EXERCISE PROMPT: Quote only the part that opens with the line containing "block(transformer_size, transformer_place, board_top))" and closes with the line containing "return low, high". Keep both of those lines.

++++ INPUT ++++

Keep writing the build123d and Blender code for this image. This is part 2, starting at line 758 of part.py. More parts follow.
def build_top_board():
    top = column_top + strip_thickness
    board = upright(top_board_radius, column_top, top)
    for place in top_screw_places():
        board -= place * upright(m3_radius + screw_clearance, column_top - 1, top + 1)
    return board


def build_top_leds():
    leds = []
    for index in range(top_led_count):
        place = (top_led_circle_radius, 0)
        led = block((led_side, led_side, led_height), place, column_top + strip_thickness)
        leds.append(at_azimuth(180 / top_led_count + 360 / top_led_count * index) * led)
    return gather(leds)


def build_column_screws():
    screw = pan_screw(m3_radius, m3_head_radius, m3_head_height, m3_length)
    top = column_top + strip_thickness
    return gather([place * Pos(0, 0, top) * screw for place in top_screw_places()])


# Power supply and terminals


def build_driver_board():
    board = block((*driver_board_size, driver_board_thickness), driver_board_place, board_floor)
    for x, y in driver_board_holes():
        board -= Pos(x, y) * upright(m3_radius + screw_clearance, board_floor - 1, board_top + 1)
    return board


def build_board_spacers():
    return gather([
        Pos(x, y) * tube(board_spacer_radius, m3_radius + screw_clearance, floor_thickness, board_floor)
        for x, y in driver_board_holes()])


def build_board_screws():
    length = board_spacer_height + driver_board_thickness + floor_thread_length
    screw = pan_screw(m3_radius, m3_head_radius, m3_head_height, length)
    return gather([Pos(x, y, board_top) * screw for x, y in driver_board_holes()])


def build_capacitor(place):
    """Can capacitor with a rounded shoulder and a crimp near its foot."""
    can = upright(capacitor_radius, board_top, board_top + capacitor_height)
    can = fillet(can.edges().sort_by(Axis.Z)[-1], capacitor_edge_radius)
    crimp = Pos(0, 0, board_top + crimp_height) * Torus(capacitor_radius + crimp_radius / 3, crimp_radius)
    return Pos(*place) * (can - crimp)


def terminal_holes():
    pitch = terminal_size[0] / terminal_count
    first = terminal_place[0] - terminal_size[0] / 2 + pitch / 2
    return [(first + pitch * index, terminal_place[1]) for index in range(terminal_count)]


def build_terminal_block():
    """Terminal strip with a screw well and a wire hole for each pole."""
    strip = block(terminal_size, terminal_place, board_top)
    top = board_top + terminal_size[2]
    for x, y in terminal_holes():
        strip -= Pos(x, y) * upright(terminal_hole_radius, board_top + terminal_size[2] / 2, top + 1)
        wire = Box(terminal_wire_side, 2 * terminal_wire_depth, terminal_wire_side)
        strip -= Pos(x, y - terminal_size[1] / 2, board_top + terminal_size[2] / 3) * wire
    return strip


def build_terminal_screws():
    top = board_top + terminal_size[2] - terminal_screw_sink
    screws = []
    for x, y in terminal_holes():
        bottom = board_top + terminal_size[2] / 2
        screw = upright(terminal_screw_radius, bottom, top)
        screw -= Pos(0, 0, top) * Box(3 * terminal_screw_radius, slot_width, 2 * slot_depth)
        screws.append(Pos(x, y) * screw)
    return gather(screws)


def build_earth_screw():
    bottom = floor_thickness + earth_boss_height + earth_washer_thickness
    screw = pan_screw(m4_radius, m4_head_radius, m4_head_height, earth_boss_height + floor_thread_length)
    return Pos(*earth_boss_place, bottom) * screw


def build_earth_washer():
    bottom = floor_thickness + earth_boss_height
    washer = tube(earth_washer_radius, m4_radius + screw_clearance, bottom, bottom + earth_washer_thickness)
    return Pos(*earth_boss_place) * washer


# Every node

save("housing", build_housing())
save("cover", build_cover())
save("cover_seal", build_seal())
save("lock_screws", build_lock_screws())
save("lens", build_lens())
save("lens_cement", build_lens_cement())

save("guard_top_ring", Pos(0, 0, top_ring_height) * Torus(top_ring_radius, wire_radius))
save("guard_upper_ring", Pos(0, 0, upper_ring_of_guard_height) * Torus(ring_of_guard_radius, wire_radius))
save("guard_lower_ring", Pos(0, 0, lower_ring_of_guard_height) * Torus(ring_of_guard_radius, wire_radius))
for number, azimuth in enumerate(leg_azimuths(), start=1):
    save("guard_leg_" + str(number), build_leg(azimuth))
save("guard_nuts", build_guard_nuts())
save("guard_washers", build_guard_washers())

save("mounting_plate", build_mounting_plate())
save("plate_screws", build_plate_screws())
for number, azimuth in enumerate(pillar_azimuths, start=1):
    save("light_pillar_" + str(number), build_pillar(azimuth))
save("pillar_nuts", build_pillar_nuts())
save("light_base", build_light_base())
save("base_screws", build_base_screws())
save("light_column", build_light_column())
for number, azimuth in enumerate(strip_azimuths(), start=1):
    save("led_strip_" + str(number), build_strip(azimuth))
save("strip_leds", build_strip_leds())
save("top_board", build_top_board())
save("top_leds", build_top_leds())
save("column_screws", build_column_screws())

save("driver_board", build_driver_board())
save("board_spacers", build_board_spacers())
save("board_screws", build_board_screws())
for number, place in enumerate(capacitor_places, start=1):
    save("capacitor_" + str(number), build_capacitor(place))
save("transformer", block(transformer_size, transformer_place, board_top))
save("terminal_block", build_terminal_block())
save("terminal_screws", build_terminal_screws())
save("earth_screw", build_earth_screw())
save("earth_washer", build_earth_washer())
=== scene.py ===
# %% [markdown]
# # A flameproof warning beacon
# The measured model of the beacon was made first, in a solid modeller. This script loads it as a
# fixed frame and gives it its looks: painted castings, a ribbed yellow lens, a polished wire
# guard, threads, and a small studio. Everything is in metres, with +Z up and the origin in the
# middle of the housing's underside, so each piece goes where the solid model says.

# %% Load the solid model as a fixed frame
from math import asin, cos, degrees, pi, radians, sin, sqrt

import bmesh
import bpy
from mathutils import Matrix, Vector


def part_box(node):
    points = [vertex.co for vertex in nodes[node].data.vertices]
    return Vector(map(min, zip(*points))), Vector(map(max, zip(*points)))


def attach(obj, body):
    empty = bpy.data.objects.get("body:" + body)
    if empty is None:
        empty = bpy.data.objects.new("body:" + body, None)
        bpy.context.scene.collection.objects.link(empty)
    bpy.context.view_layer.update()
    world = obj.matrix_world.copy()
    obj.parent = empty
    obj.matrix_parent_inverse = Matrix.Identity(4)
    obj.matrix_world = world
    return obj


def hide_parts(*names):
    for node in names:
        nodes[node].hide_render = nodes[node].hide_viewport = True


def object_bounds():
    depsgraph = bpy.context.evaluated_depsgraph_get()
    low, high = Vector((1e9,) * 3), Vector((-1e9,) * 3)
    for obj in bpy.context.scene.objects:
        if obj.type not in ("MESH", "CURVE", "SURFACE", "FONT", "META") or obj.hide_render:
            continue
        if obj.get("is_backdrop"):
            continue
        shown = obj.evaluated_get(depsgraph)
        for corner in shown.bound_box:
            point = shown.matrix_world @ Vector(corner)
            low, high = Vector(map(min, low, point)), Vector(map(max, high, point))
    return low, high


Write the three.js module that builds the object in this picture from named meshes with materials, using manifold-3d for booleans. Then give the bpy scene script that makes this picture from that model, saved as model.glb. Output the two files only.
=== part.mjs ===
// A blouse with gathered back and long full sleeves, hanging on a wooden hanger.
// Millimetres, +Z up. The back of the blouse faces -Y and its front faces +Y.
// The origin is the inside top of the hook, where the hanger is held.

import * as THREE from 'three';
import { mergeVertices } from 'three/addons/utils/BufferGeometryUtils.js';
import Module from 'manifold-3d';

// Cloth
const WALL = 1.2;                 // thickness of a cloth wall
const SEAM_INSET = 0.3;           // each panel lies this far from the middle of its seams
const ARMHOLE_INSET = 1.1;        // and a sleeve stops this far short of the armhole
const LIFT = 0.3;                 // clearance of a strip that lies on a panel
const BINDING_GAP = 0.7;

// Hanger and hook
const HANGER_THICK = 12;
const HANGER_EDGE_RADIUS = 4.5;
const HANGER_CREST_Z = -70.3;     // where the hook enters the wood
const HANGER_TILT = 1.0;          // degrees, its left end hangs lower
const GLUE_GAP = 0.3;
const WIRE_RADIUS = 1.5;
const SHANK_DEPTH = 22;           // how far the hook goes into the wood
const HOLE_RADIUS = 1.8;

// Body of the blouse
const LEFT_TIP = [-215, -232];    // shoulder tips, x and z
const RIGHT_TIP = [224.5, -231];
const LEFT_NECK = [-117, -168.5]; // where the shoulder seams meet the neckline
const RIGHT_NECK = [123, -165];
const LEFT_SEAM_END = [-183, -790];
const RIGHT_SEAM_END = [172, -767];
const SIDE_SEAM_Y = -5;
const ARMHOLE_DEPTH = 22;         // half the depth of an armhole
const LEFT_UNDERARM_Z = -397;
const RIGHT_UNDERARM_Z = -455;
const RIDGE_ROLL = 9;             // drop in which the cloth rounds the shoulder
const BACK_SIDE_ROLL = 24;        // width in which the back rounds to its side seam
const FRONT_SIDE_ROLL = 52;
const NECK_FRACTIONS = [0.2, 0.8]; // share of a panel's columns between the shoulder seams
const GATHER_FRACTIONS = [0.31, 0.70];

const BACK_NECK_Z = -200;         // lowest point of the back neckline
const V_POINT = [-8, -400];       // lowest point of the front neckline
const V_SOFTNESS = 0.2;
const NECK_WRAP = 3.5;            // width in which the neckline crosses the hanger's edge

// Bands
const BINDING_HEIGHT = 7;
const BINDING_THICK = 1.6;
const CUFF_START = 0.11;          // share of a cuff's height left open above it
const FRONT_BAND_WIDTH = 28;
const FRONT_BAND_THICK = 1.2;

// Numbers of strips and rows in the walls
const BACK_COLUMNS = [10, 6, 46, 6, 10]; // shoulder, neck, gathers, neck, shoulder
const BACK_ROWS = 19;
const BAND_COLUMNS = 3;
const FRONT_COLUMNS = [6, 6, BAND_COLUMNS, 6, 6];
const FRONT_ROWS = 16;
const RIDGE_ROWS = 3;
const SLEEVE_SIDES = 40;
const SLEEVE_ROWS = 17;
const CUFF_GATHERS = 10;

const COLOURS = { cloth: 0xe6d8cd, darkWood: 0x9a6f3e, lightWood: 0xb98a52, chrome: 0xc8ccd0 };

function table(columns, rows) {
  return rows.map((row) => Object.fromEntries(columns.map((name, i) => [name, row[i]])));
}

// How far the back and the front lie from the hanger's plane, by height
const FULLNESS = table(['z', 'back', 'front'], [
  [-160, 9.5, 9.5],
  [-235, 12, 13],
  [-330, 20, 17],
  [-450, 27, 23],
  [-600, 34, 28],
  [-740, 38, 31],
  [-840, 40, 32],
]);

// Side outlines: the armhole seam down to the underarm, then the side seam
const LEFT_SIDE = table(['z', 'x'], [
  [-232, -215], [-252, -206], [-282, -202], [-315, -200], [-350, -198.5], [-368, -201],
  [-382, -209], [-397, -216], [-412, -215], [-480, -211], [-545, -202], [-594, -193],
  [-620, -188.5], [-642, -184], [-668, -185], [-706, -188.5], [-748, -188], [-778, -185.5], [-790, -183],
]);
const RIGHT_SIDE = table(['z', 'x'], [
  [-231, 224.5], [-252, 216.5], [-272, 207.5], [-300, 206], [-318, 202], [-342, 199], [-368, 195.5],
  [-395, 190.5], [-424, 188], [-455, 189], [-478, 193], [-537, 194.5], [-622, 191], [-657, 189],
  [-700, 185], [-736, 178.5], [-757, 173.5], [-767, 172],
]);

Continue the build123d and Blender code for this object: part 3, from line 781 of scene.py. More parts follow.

++++

COMPLETE RESPONSE:
save("transformer", block(transformer_size, transformer_place, board_top))
save("terminal_block", build_terminal_block())
save("terminal_screws", build_terminal_screws())
save("earth_screw", build_earth_screw())
save("earth_washer", build_earth_washer())
=== scene.py ===
# %% [markdown]
# # A flameproof warning beacon
# The measured model of the beacon was made first, in a solid modeller. This script loads it as a
# fixed frame and gives it its looks: painted castings, a ribbed yellow lens, a polished wire
# guard, threads, and a small studio. Everything is in metres, with +Z up and the origin in the
# middle of the housing's underside, so each piece goes where the solid model says.

# %% Load the solid model as a fixed frame
from math import asin, cos, degrees, pi, radians, sin, sqrt

import bmesh
import bpy
from mathutils import Matrix, Vector


def part_box(node):
    points = [vertex.co for vertex in nodes[node].data.vertices]
    return Vector(map(min, zip(*points))), Vector(map(max, zip(*points)))


def attach(obj, body):
    empty = bpy.data.objects.get("body:" + body)
    if empty is None:
        empty = bpy.data.objects.new("body:" + body, None)
        bpy.context.scene.collection.objects.link(empty)
    bpy.context.view_layer.update()
    world = obj.matrix_world.copy()
    obj.parent = empty
    obj.matrix_parent_inverse = Matrix.Identity(4)
    obj.matrix_world = world
    return obj


def hide_parts(*names):
    for node in names:
        nodes[node].hide_render = nodes[node].hide_viewport = True


def object_bounds():
    depsgraph = bpy.context.evaluated_depsgraph_get()
    low, high = Vector((1e9,) * 3), Vector((-1e9,) * 3)
    for obj in bpy.context.scene.objects:
        if obj.type not in ("MESH", "CURVE", "SURFACE", "FONT", "META") or obj.hide_render:
            continue
        if obj.get("is_backdrop"):
            continue
        shown = obj.evaluated_get(depsgraph)
        for corner in shown.bound_box:
            point = shown.matrix_world @ Vector(corner)
            low, high = Vector(map(min, low, point)), Vector(map(max, high, point))
    return low, high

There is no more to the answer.